按照周礼,由于天子和诸侯地位的重要,他们婚姻的示范作用也就受到特别的重视,娶妻应该只能是一次性的,这种一次性表现在:第一,天子诸侯正妻去世不得再娶;第二,天子诸侯“出妻”的条件较之其他阶层的人要受到限制,即“天子诸侯之妻,无子不出,唯有六出耳”(《仪礼·丧服疏》)。天子诸侯当然不会因正妻亡故或无子而断了香火,于是规定应当从娶妻时陪嫁来的女子中按顺序补上一个为妻,从陪嫁女所生子中挑选一个为继承人,这样,媵嫁制度就产生了。

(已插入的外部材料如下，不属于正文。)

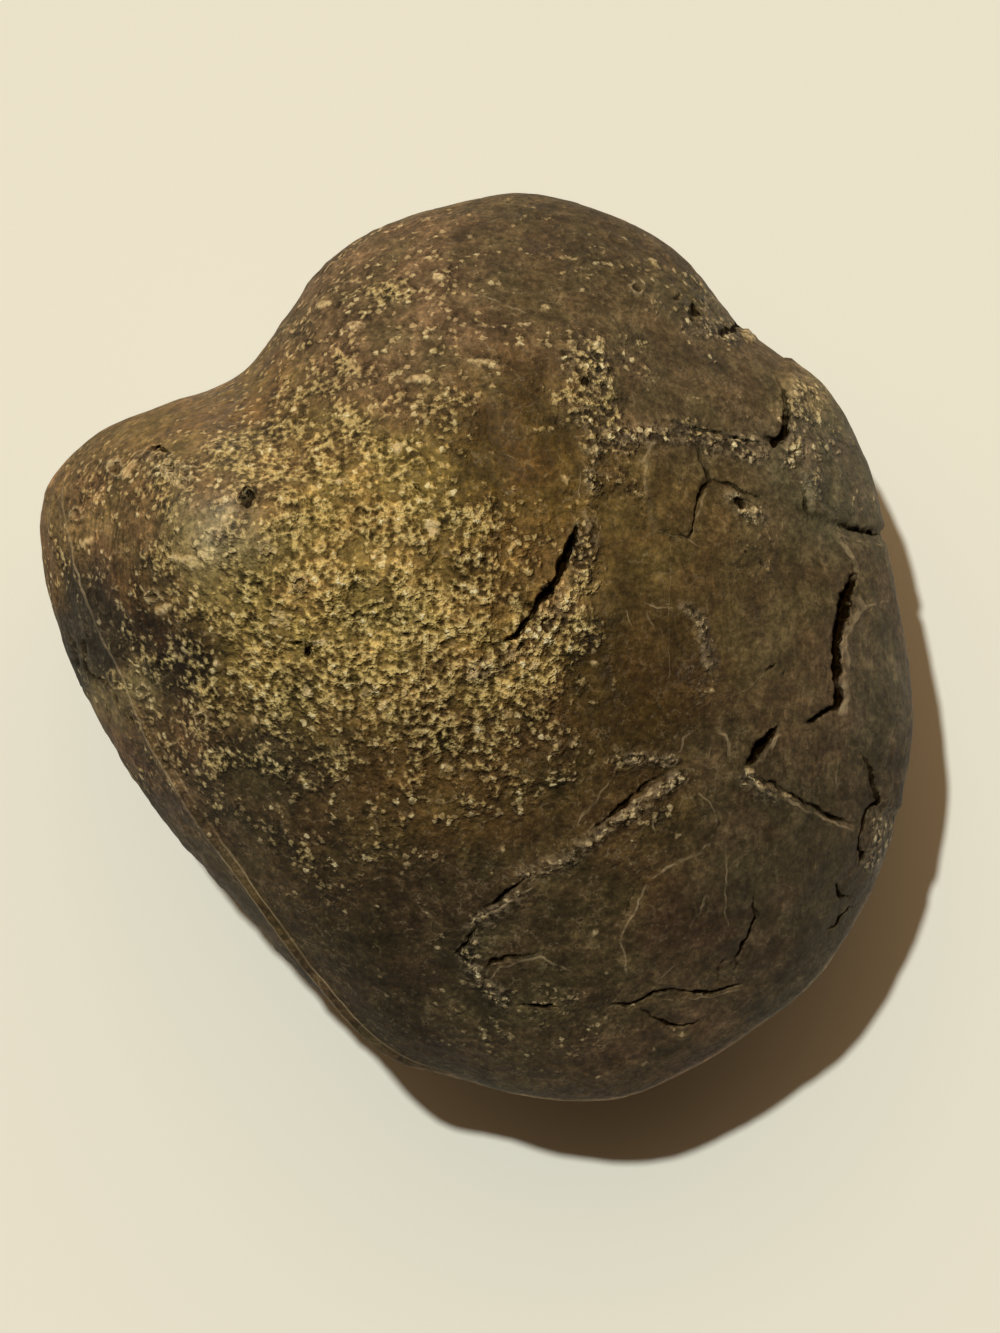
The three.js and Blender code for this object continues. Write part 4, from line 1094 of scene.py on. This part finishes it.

什么叫“媵”呢?《仪礼·士昏礼》解释道:“媵,送也,谓女从者也。”由送的意义又引申到陪嫁之人。可见,“媵”就是诸侯女儿出嫁时随嫁的人。媵嫁制度规定,诸侯之女出嫁,要由她的妹妹(娣)、侄女(姪)随嫁。此外,还要由两个与女方同姓的诸侯国各送一女随嫁,称为“正媵”;正媵也要由娣、姪相从随嫁。这就是所谓“诸侯壹娶九女,诸侯不再娶”(《公羊传·庄公十九年》)。这种婚姻制度,既反映了原始婚俗的遗迹,又成了奴隶主贵族借联姻扩大政治势力的手段。
媵嫁制在当时的文学作品中也有所反映。《诗经·豳〔bin彬〕风·七月》是西周初年的作品,其中“女心伤悲,殆及公子同归”一句,清人姚际恒、王先谦是这样解释的:公子,指豳公的女儿,伤悲之“女”呢,就是其娣姪及女奴,她们之所以伤悲,就是害怕随女主人出嫁去做媵妾啊。
媵嫁制实际上就是一夫一妻制名义掩盖下的多妻制。在周代,多妻妾的状况被周礼固定下来以后,就带有了强烈的等级制特点。妻妾的多寡同奴隶主的身份、地位、权力、财产等成正比。处于最高地位的天子可以“后立六宫、三夫人、九嫔、八十一御妻”,并说“此之为盛德”(《礼记·昏义》)。诸侯是一娶九女。比诸侯地位低的卿、大夫则是一妻二妾,士也可以娶一妻一妾,他们与天子、诸侯不同,被允许妻死再娶,所以不采取一次娶足的“媵嫁”制。
到了各自争霸的战国时代,诸侯们已不理会一娶九女的规定,有的一娶就是12女,有的则一娶再娶,媵嫁制度也就成了虚文。尽管在整个封建社会中一直存在着随嫁现象,仍将陪嫁的女子称为“媵”,而且其地位比一般的妾要高,也叫贵妾,但以姪娣相从、一娶数女为标志的媵嫁制度从战国时代以后,还是一去不复返了。
在商周社会,只有在庶人(平民)阶层中,才普遍实行真正的一夫一妻制,这是由他们的社会地位和财产状况所决定的。《论语·宪问》篇中的一句话就说明了庶人的这种情况:“岂若匹夫匹妇之为谅也”。匹夫匹妇,就是讲庶人,庶人无妾,只有夫妇可以相对。
从夏朝到春秋时代的1700多年间,还有过人数众多的奴隶,他们大多为战争中的俘虏。奴隶归奴隶主所有,因而,在奴隶主家庭中还包括了奴隶家庭。奴隶的一切,包括所创造的劳动产品、自己的身体和生命,自然也包括婚姻在内,都完全受奴隶主支配。奴隶主为了保证自己掌握的劳动力得以蕃衍,往往让一些男女奴隶配对“成婚”。周代金文中常见的“鬲〔li利〕十家”、“仆十家”、“臣十家”等文字记录,便是这种情形的真实写照。对于男奴和女奴所生子女——“奴产子”的称谓,一直延续到秦末汉初。